#### [Task prompt]
From the records below, copy out exactly the lines from the one containing "What build123d script" to the one containing "from math import cos, radians, sin, tan", both included. Add nothing else.

#### [Data to process]
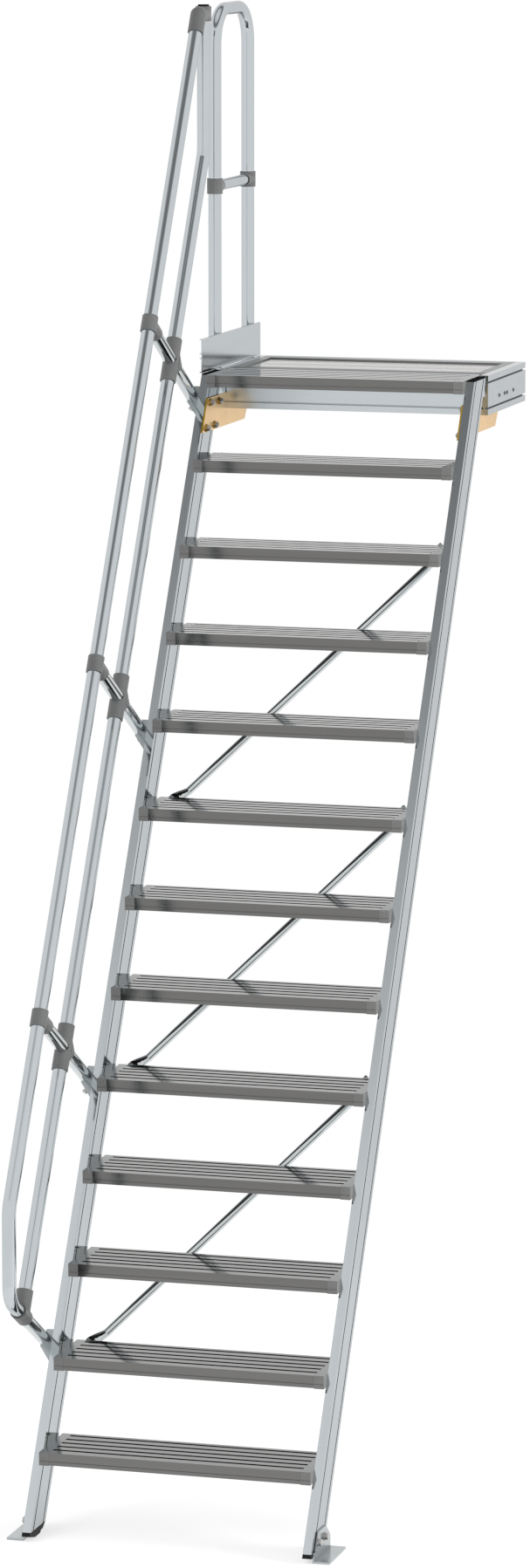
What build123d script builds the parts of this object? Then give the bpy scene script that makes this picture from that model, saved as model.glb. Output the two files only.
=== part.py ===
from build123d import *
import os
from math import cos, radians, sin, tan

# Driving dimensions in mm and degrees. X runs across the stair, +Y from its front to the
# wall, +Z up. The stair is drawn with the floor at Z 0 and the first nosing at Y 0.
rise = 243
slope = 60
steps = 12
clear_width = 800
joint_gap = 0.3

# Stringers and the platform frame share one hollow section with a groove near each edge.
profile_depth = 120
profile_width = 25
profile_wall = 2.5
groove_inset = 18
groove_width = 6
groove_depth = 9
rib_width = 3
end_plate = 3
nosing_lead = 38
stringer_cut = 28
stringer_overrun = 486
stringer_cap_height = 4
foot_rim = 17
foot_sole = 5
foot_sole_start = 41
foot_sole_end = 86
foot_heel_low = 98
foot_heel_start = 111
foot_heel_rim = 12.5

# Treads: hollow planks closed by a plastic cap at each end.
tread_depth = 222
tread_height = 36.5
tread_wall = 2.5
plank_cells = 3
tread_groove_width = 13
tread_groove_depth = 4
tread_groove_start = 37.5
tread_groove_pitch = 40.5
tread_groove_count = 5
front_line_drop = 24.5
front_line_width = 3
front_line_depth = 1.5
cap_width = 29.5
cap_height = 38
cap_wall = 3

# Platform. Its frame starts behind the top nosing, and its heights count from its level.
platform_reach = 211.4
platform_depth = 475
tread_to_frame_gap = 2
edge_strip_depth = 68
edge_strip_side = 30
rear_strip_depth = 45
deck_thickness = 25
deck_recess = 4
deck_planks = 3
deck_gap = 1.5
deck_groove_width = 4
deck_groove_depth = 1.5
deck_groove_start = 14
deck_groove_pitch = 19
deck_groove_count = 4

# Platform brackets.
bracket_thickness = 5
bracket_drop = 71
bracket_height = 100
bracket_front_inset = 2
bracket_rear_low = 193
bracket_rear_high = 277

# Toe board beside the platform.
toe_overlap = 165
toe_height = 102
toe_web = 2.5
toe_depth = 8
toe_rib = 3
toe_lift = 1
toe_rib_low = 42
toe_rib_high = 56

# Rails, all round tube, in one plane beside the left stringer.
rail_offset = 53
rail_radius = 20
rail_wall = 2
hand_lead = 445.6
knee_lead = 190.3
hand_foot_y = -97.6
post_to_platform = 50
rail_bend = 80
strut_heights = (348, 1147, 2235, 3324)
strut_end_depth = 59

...

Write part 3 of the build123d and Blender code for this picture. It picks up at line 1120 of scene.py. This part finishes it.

* * *

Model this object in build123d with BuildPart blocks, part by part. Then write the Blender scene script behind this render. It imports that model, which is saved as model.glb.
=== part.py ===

#### [Full response]
What build123d script builds the parts of this object? Then give the bpy scene script that makes this picture from that model, saved as model.glb. Output the two files only.
=== part.py ===
from build123d import *
import os
from math import cos, radians, sin, tan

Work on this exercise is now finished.